To do :: Print out every line, exactly as written.

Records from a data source
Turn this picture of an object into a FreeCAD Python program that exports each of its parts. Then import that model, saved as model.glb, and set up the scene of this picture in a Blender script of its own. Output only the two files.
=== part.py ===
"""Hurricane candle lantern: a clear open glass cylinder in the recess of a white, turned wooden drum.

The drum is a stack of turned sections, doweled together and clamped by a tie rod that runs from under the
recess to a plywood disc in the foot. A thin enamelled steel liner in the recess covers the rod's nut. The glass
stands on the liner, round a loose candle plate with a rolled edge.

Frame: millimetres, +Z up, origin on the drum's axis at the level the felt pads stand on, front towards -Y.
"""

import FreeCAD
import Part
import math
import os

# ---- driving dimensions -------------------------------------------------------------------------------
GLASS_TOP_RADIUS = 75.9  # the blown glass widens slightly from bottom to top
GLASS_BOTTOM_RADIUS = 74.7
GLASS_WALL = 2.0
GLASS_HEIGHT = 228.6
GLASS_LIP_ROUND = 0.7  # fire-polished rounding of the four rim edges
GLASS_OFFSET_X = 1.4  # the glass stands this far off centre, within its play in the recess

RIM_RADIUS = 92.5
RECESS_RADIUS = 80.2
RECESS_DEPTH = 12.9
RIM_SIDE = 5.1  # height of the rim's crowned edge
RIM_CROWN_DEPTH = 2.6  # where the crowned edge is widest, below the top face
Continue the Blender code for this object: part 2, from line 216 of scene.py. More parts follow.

The solution ::
Turn this picture of an object into a FreeCAD Python program that exports each of its parts. Then import that model, saved as model.glb, and set up the scene of this picture in a Blender script of its own. Output only the two files.
=== part.py ===
"""Hurricane candle lantern: a clear open glass cylinder in the recess of a white, turned wooden drum.

The drum is a stack of turned sections, doweled together and clamped by a tie rod that runs from under the
recess to a plywood disc in the foot. A thin enamelled steel liner in the recess covers the rod's nut. The glass
stands on the liner, round a loose candle plate with a rolled edge.

Frame: millimetres, +Z up, origin on the drum's axis at the level the felt pads stand on, front towards -Y.
"""

import FreeCAD
import Part
import math
import os

# ---- driving dimensions -------------------------------------------------------------------------------
GLASS_TOP_RADIUS = 75.9  # the blown glass widens slightly from bottom to top
GLASS_BOTTOM_RADIUS = 74.7
GLASS_WALL = 2.0
GLASS_HEIGHT = 228.6
GLASS_LIP_ROUND = 0.7  # fire-polished rounding of the four rim edges
GLASS_OFFSET_X = 1.4  # the glass stands this far off centre, within its play in the recess

RIM_RADIUS = 92.5
RECESS_RADIUS = 80.2
RECESS_DEPTH = 12.9
RIM_SIDE = 5.1  # height of the rim's crowned edge
RIM_CROWN_DEPTH = 2.6  # where the crowned edge is widest, below the top face
Continue the Blender code for this object: part 2, from line 216 of scene.py. More parts follow.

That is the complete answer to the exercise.